5年前の新国立劇場の本公演で夜の女王を歌った安井陽子さんを聴いている。まだ売り出して間もない頃で、声の魅力の一方で生硬なところも感じたのだが、ずいぶん安定した歌いぶりになっている。二つのアリアも完璧な出来と言っていい。超高音も正確だし金属的な響きにもならず潤いがある。キャストの中ではひときわ目立った存在だ。

今回のキャスト、直前の新国立劇場の本公演キャストと対比してみると、括弧書きした3人を除いて全て同一だ。そりゃあ、アンサンブルも練れて来る。来日組から替わった男声3人、鈴木准さんはリリックな声でタミーノには相応しい。吉川健一さんは熱演だが何となく余裕に欠ける印象があって、この役の可笑し味が伝わってこない感がある。重低音が必要なザラストロは長谷川顯さんには苦しいのは判っているが、なかなかこの役をやれる日本人がいないので仕方ないか。
 女声陣は全員が新国立劇場からの流れ、安井さんはじめ健闘だ。これまで林正子さんはあまり聴いていないが、前からこんなに陰影が濃かったかな。もっとリリックな声質かと思っていた。パミーナにしては少し重い感じもするけど、第2幕のト短調の哀切なアリアには合っている。九嶋香奈枝さんの出番は短いので何とも言えないが、舞台映えのする人だ。

コーラスはやはり流石。カミサンに「このコーラスは世界水準だから」と事前レクチュアしておいたが、第1幕フィナーレを聴いて同意のもよう。そして、休憩時間に屋外で煙草を吸ってホールに戻ったら、何と、エレベータで三澤さんに遭遇。思わず、「三澤さーん」と声を掛ける。箱の中で突然知らないオッサンに話しかけられて、ご本人はびっくり。こちらにとっては顔なじみだが、先方にとっては赤の他人だもの。「いつもながらコーラスが素晴らしいですね」と言うと、「ありがとうございます。リハーサルではけっこうダメ出しもしていたんですよ」と。「わざわざ京都まで来られているんですね」と感心すると、「当然です」と。名前がクレジットされているのだから当たり前ではあるけれど。しかしまあ、楽屋うちの賛辞ではなく、出番の直後に普通の観客が生の声を伝えるというのは、日本では珍しいことかも知れない。

オーケストラは京都市交響楽団、期待した割にはあまり生気が感じられないのが残念だ。
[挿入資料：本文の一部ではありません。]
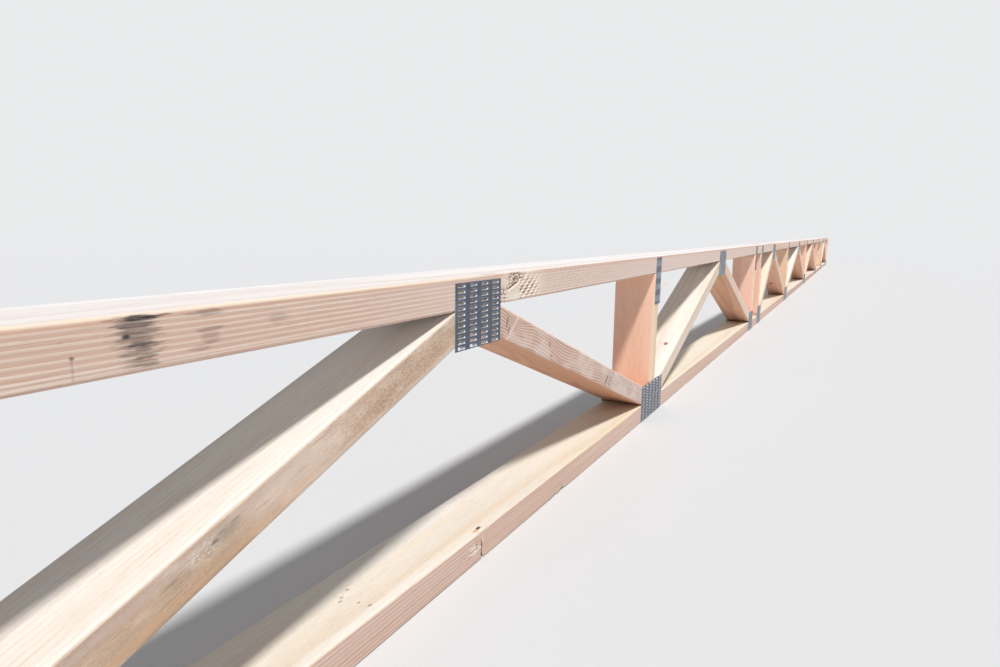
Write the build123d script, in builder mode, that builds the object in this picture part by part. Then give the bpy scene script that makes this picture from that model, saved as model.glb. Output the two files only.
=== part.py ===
"""Parallel-chord wooden truss: two flat 2x4 chords, verticals and diagonal webs between them,
and a toothed steel plate pressed over every joint on both faces.

The truss stands on its bottom chord. X runs along it, Y through its thickness and Z up.
The origin is under the middle of the bottom chord.
"""

import math
import os

from build123d import *

os.makedirs("parts", exist_ok=True)

# Planed 2x4 lumber, laid flat: its narrow side shows on the truss's two faces.
lumber_thickness = 38.1
lumber_width = 88.9
eased_edge = 3.0

# Height over both chords.
truss_depth = 355.6

# Distances between neighbouring panel points, centre to centre.
panel = 762.0
short_panel = 457.2
twin_spacing = 190.5
chase_spacing = 990.6

# Length of the level seat that each diagonal web has on its chord.
web_seat = 50.0

# Panel points at which the two pieces of each chord butt, counted from the near end.
top_splice = 2
bottom_splice = 4

# Galvanized connector plates: 20 gauge sheet, length along X by height.
plate_gauge = 0.9
top_plate_length = 101.6
top_plate_height = 76.2
post_plate_length = 38.1
post_plate_height = 101.6
bottom_plate_height = 76.2
long_bottom_plate_length = 152.4
short_bottom_plate_length = 101.6

# How far each plate's edge stays from the chord's outer edge.
top_plate_margin = 6.3
post_plate_margin = 3.2
bottom_plate_margin = 3.2

# A plate over an inner vertical's head is pressed on a little to one side of it.
post_plate_shift = 6.0

# Panel points from the near end: the chord each one is on, and its distance from the one before.
layout = [
    ("bottom", 0.0),
    ("top", panel),
    ("bottom", panel),
    ("top", panel),
    ("bottom", panel),
    ("bottom", twin_spacing),
    ("top", short_panel),
    ("bottom", panel),
    ("top", panel),
    ("bottom", panel),
    ("top", panel),
    ("bottom", panel),
    ("bottom", chase_spacing),
    ("top", short_panel),
    ("bottom", panel),
]

# Outer faces of the end posts are flush with the chords' ends.
post_span = sum(distance for chord, distance in layout)
truss_length = post_span + lumber_thickness
near_end = -truss_length / 2
far_end = truss_length / 2

points = []
place = near_end + lumber_thickness / 2
for chord, distance in layout:
    place += distance
    points.append((chord, place))
top_points = [x for chord, x in points if chord == "top"]
bottom_points = [x for chord, x in points if chord == "bottom"]

# Clear height between the chords, where the webs and posts stand.
web_floor = lumber_thickness
web_ceiling = truss_depth - lumber_thickness
clear_height = web_ceiling - web_floor


def export_piece(piece, name):
    """Labels a finished piece and writes it under its name."""
    piece.label = name
    export_step(piece, f"parts/{name}.step")


def chord_piece(name, start, end, underside):
    """One stick of a chord, its four long edges eased."""
    with BuildPart() as chord:
        with BuildSketch(Plane.YZ.offset(start)):
            with Locations((0, underside + lumber_thickness / 2)):
                RectangleRounded(lumber_width, lumber_thickness, eased_edge)
        extrude(amount=end - start)
    export_piece(chord.part, name)


def upright(name, x):
    """A vertical or an end post, cut square and standing between the chords."""
    with BuildPart() as post:
        with BuildSketch(Plane.XY.offset(web_floor)):
            with Locations((x, 0)):
                RectangleRounded(lumber_thickness, lumber_width, eased_edge)
        extrude(amount=clear_height)
    export_piece(post.part, name)


def web_slope(run):
    """Angle of a diagonal whose two double-cut ends are `run` apart along the chords.

    The web is as thick as the lumber and has a level seat at each end, which fixes its angle:
    clear_height * cos(angle) - (run - 2 * web_seat) * sin(angle) = lumber_thickness.
    """
    reach = run - 2 * web_seat
    diagonal = math.hypot(clear_height, reach)
    return math.acos(lumber_thickness / diagonal) - math.atan2(reach, clear_height)


def diagonal_web(name, top_x, bottom_x):
    """A web with two cuts at each end: a level seat on the chord and a plumb end.

    The plumb end meets the neighbouring web on the top point's centre line, and the face of
    the upright at the bottom point.
    """
    side = math.copysign(1, bottom_x - top_x)
    run = abs(bottom_x - top_x) - lumber_thickness / 2
    angle = web_slope(run)
    plumb = (lumber_thickness - web_seat * math.sin(angle)) / math.cos(angle)
    outline = [
        (0, web_ceiling),
        (web_seat, web_ceiling),
        (run, web_floor + plumb),
        (run, web_floor),
        (run - web_seat, web_floor),
        (0, web_ceiling - plumb),
    ]
    with BuildPart() as web:
        with BuildSketch(Plane.XZ):
            with BuildLine():
                Polyline([(top_x + side * x, z) for x, z in outline], close=True)
            make_face()
        extrude(amount=lumber_width / 2, both=True)
        fillet(web.edges().sort_by(Edge.length)[-4:], eased_edge)
    export_piece(web.part, name)


def plate_pair(name, left, base, length, height):
    """The two connector plates of one joint, one pressed on each face of the truss."""
    with BuildPart() as plates:
        with BuildSketch(Plane.XZ.offset(lumber_width / 2)):
            with Locations((left, base)):
                Rectangle(length, height, align=(Align.MIN, Align.MIN))
        extrude(amount=plate_gauge)
        mirror(about=Plane.XZ)
    export_piece(plates.part, name)


# Each chord is two sticks, butted under the plates of one panel point.
top_joint_x = top_points[top_splice]
bottom_joint_x = bottom_points[bottom_splice]
chord_piece("bottom_chord_near", near_end, bottom_joint_x, 0)
chord_piece("bottom_chord_far", bottom_joint_x, far_end, 0)
chord_piece("top_chord_near", near_end, top_joint_x, web_ceiling)
chord_piece("top_chord_far", top_joint_x, far_end, web_ceiling)

# An upright stands at every bottom point, and the first and last are the end posts.
upright("end_post_near", bottom_points[0])
upright("end_post_far", bottom_points[-1])
inner_points = bottom_points[1:-1]
for number, x in enumerate(inner_points, start=1):
    upright(f"vertical_web_{number}", x)

# A diagonal joins each top point to the bottom point beside it.
web_number = 0
for (chord, x), (next_chord, next_x) in zip(points, points[1:]):
    if chord == next_chord:
        continue
    web_number += 1
    top_x, bottom_x = (x, next_x) if chord == "top" else (next_x, x)
    diagonal_web(f"diagonal_web_{web_number:02d}", top_x, bottom_x)

# Plates over the top points, where two diagonals meet under the chord.
top_plate_base = truss_depth - top_plate_margin - top_plate_height
for number, x in enumerate(top_points, start=1):
    left = x - top_plate_length / 2
    plate_pair(f"top_plates_{number}", left, top_plate_base, top_plate_length, top_plate_height)

# Narrow plates over the heads of the uprights. Those of the end posts are flush with the ends.
post_plate_base = truss_depth - post_plate_margin - post_plate_height
post_plate_size = (post_plate_length, post_plate_height)
for number, x in enumerate(inner_points, start=1):
    left = x + post_plate_shift - post_plate_length / 2
    plate_pair(f"post_plates_{number}", left, post_plate_base, *post_plate_size)
plate_pair("corner_plates_near", near_end, post_plate_base, *post_plate_size)
plate_pair("corner_plates_far", far_end - post_plate_length, post_plate_base, *post_plate_size)

# Plates over the bottom points: a long one where two diagonals meet the upright, and a short one
# where only one does, which then covers that diagonal's foot and the whole upright.
short_size = (short_bottom_plate_length, bottom_plate_height)
long_size = (long_bottom_plate_length, bottom_plate_height)
for index, (chord, x) in enumerate(points):
    if chord == "top":
        continue
    web_on_left = index > 0 and points[index - 1][0] == "top"
    web_on_right = index < len(points) - 1 and points[index + 1][0] == "top"
    number = bottom_points.index(x)
    if web_on_left and web_on_right:
        left = x - long_bottom_plate_length / 2
        plate_pair(f"bottom_plates_{number}", left, bottom_plate_margin, *long_size)
    elif web_on_left:
        left = x + lumber_thickness / 2 - short_bottom_plate_length
        plate_pair(f"bottom_plates_{number}", left, bottom_plate_margin, *short_size)
    else:
        left = x - lumber_thickness / 2
        plate_pair(f"bottom_plates_{number}", left, bottom_plate_margin, *short_size)
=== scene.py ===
import math
import random

import bmesh
import bpy
from mathutils import Matrix, Vector, noise


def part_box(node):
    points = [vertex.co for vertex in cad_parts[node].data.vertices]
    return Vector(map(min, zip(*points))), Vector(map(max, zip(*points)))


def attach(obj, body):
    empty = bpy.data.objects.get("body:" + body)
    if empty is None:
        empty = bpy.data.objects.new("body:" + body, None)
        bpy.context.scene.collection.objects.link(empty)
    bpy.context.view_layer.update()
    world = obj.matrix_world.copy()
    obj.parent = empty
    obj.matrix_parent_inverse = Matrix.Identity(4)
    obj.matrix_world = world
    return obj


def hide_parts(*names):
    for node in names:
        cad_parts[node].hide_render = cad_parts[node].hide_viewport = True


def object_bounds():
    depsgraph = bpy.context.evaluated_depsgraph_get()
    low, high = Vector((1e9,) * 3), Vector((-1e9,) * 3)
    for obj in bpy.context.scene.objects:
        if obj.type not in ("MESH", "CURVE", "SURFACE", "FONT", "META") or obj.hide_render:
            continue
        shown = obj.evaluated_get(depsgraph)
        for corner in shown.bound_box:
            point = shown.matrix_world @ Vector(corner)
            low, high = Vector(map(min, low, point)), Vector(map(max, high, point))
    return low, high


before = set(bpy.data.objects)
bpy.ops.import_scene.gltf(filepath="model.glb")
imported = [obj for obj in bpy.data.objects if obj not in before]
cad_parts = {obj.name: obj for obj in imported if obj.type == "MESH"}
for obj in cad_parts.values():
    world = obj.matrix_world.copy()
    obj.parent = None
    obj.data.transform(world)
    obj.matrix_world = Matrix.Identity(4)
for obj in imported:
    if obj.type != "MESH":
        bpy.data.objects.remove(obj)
cad_low, cad_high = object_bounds()


# Bottom chord: two sticks of planed softwood 2x4 laid flat, butted end to end under a joint.
# Each is a solid stick with its four long edges eased by the planer. Its wide upper face is pale
# and its narrow front face shows the growth rings as close lines.
chord_low, chord_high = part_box("bottom_chord_near")
lumber_width = chord_high.y - chord_low.y
lumber_thickness = chord_high.z - chord_low.z
half_across, half_up = lumber_width / 2, lumber_thickness / 2
eased_edge = 0.003
corner_cells = 4
face_across = -half_across
near_end = cad_low.x
truss_depth = cad_high.z

# The first panel point of the top chord that the photograph shows whole, and how far past it
# the wood is seen from near by.
plate_low, plate_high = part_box("top_plates_1")
first_top = (plate_low.x + plate_high.x) / 2
seen_closely = 1.15
close_range = first_top + seen_closely
plate_nodes = [node for node in sorted(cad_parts) if "plates" in node]
plate_boxes = [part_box(node) for node in plate_nodes]


def colour(red, green, blue):
    """A colour as a screen shows it, in 0 to 255, as the linear values that a shader takes."""
    shown = [value / 255 for value in (red, green, blue)]
    linear = [s / 12.92 if s <= 0.04045 else ((s + 0.055) / 1.055) ** 2.4 for s in shown]
    return (*linear, 1.0)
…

園田隆一郎さんはベルカントものを得意とする人なので、ジングシュピールは勝手が違うのか。指揮者もオーケストラも東京の公演とは違うし、この日が初日だし、その加減もあるのかな。

さて、演出。大野和士新監督の最初の演目で、ウィリアム・ケントリッジの演出は前宣伝が行き届いていたようだが、実際に眼にした限り大してインパクトがない舞台だった。ドローイング主体のプロジェクションが売り物で、動物や天体、そして図形が紗幕に描かれるのだが、登場人物の演技の補完的説明になったりする一方で、何を象徴するのか理解に苦しむアニメーションも多い。魔笛の音につられて踊り出す動物がサイ、逆立ちしたりでんぐり返りするアニメが映される。かと思えばサイの密漁のフィルムが流れたりする。演出家が南アフリカ出身ということなので、野生動物保護のメッセージを込めているのだと思うのだが、オペラの本筋とは関係なさそう。

京都会館、じゃなかったロームシアターでの「高校生のためのオペラ鑑賞教室」では、これまでの尼崎との細かな違いに気付く。この公演は若い世代にオペラの面白さを知ってもらい、将来の聴き手を増やすという趣旨なので、学校教育の一環として平日の開催になるのは致し方ない。しかし、私のように観たい聴きたい人間もいるから、ある程度は一般客も入れる。尼崎では残席のある場合のみ当日券を販売していたが、京都では予め一定数を前売りしている。わざわざ京都まで出かけて売り切れだとガックリなので、これはありがたい。そして、その一般売りの数も多い(両サイドのバルコニーには入れていなかったのでチケットはもっと出せる)。私が座った3階席は後方の何列かを一般客に割り当てていた。4階も同様なのだろうか。可笑しいのは前列の高校生との間の一列がすっかり空いている。これは緩衝ゾーンか非武装中立地帯か、どういう配慮なんだろう。会場には20年続くこの催しのパネル展示があったから、その間にいろいろなノウハウが蓄積したのだろう。一般客の扱いもきっとそうだ。拍手の仕方、タイミング、ときには掛け声、初めてオペラを観る高校生や引率の先生に、劇場の作法や雰囲気を教えるのは一般客(この公演にやって来るのは相当なマニア)だから、サクラじゃないがそれなりの意味がある。まあビジターチームの応援団みたいなものか。第1幕ではアリアのあともオーケストラを止めることはなかったが、第2幕になるとごく普通のポーズに近づいたのはその証左だろう。